Radio programming innovator Bill Drake died recently at the age of 71. Drake, along with his business partner Lester Chenault, created the top-40 format known as Boss Radio that took stations such as KHJ in Los Angeles, KGB in San Fransisco, and WOR-FM in New York to the top of the ratings. It was a music driven, hyper speed format designed to get you to listen, and to maximize ad revenue. Depending on your point of view, it was the dawning of a new day, or the beginning of a real drag.
The format hinged on the delicate blend of personality DJ's who could condense their patter down to the essentials - sell it during the eight second intro Petula Clark's "Downtown" and make sure your last syllable hits just before she sings "When" - power jingles, newscasts at 20 after and 20 'till, and MORE MUSIC. Fourteen or fifteen songs, compared to Station X down the dial where the jocks have diarrhea of the mouth and the newscaster sounds like Walter Cronkite played back at half-speed. Youth-driven, powered by the Beatlemania-fueled/psychedelic Motown sound of the 1960's, Boss radio was a product of its time. No sad songs from folkies on this station. Take your hootenanny somewhere else. You know in the deep recesses of the windmills of your mind that getting airplay on Boss stations was the real reason Dylan went electric.
But as groovy as this happening was, the Man was actually calling the shots. The jocks had a short leash. Keep it short, and no dead air, or else the Bat phone lights up. BUT, there were no liner cards.
Drake and Chenault had grasped a fundamental business reality of radio: economy of scale. Winning LA is great. But taking this gig nationwide is where the real bread is, baby. Step one: trademark "Boss Radio." Make it your brand, man. Don't let some square steal your idea in Cincinnati or Santa Fe and harsh your mellow. Then, you sell the format to stations around the country. Prepackaged, condensed radio. Just add water. You know, like that can of soup Warhol painted.
What's that? You're stuck sitting in your nowhereland, and the air talent is hard to come by, and the jocks you have just don't dig what you're puttin' down? No problem. You can buy the whole format in automation. Yeah.

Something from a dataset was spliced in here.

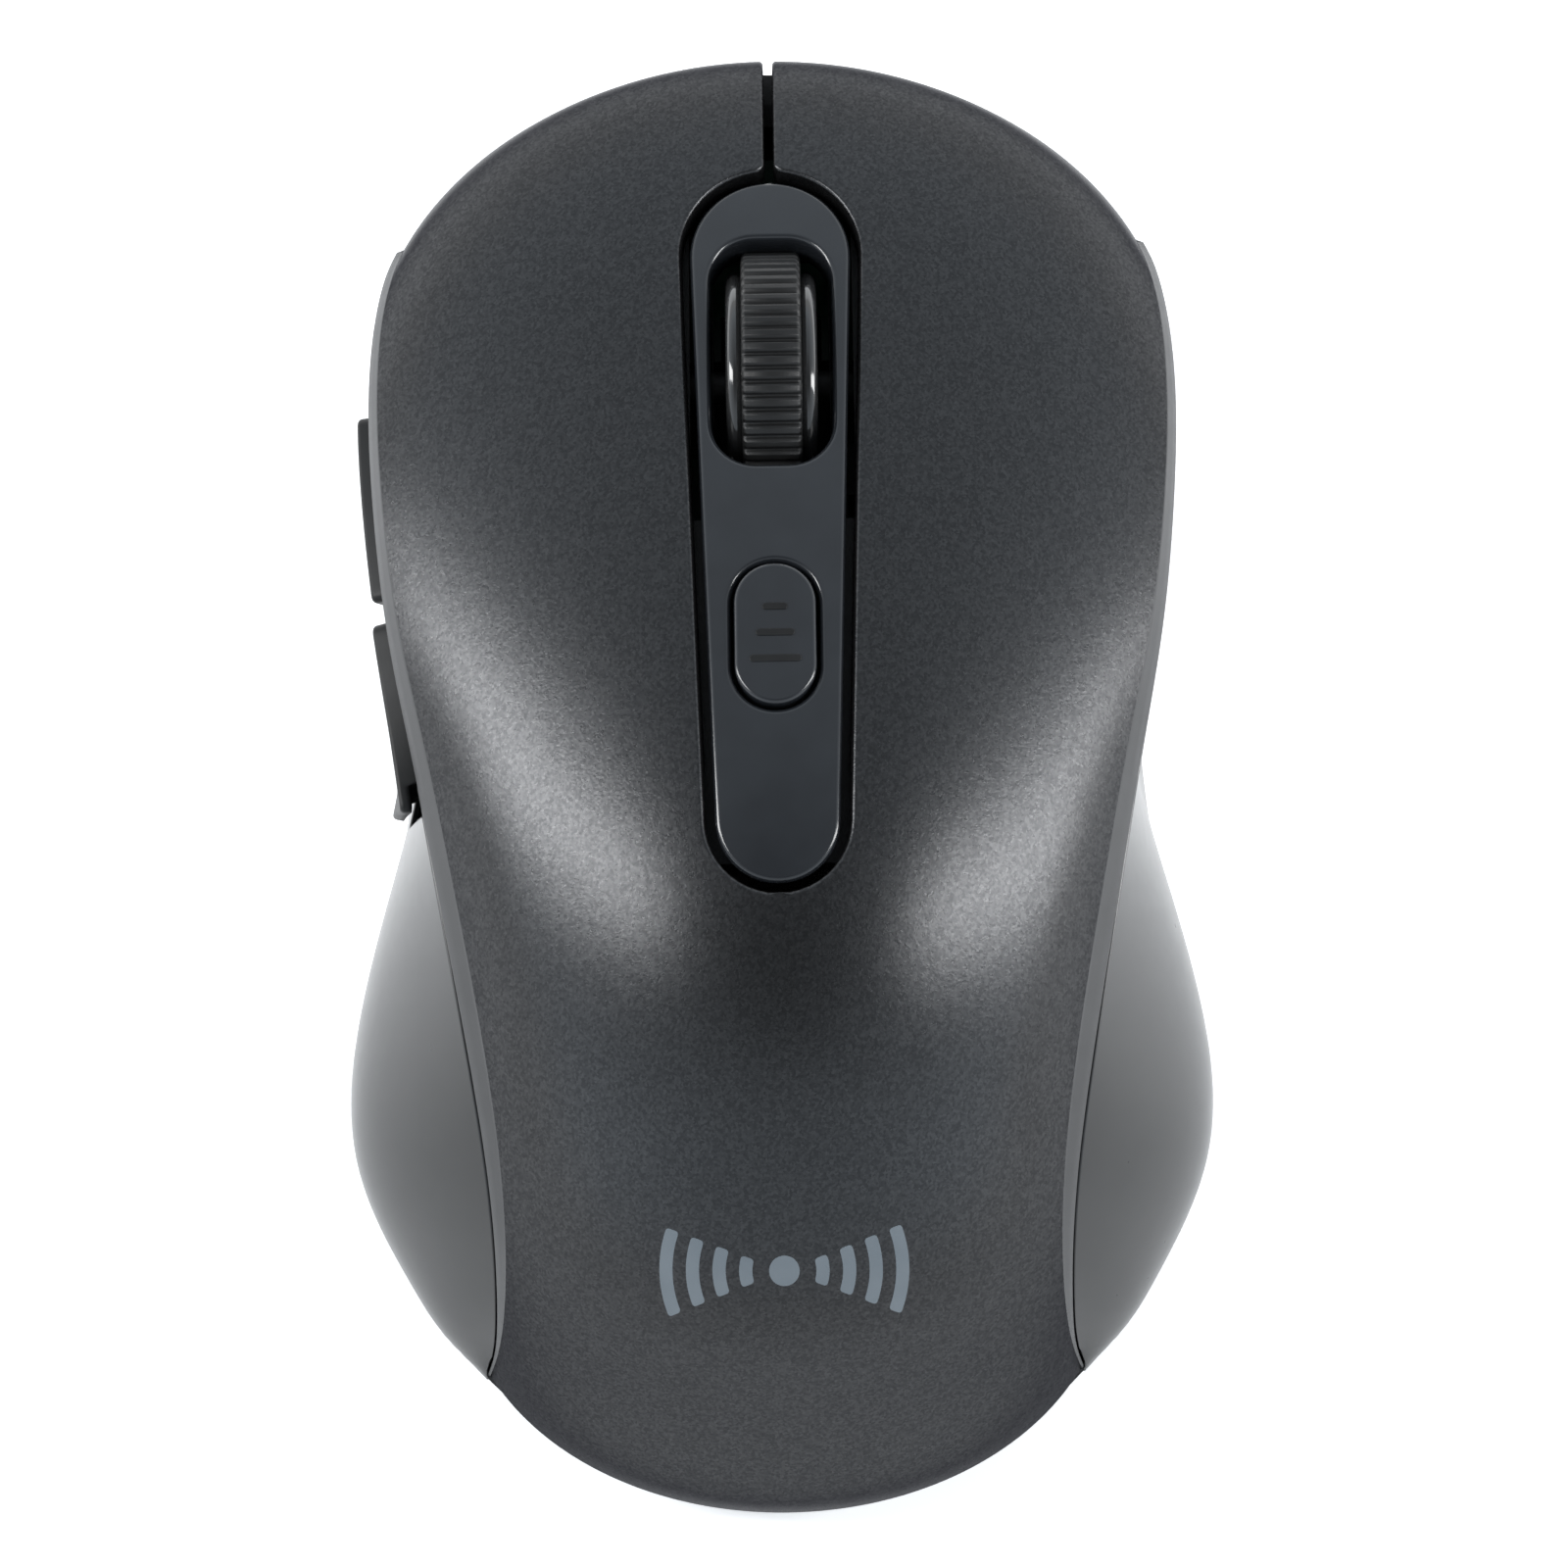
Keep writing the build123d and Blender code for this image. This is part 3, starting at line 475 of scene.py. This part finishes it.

Just load those ten-inch reels of tape, load the jingles and spots on cartridges, punch in your commands, and before you can say, "Hal, open the pod bay doors," you're in the groove. And here's the best part: computers don't smoke pot in the studio.
Hey, don't get all uptight about this syndication jazz. Wolfman Jack says it's all personality. Yeah, but dig it, the Wolfman you hear in Cleveland is actually a vinyl record. Some high school kid is punching in a cart of Wolfie with the local call letters. But who cares? It sounds great, right? And there's always going to be room for good local air talent. It's not like someday the station managers are going to let radio stations just shovel the music at us and then dump a ten-unit, five-minute commercial break on us. Yeah. Like that could ever happen.
So, was Boss Radio the pinnacle of top-40 radio? Or was it the siren song that led to our destruction? Heavy. All I know is my CD changer and my MP3 player doesn't help any radio stations make money.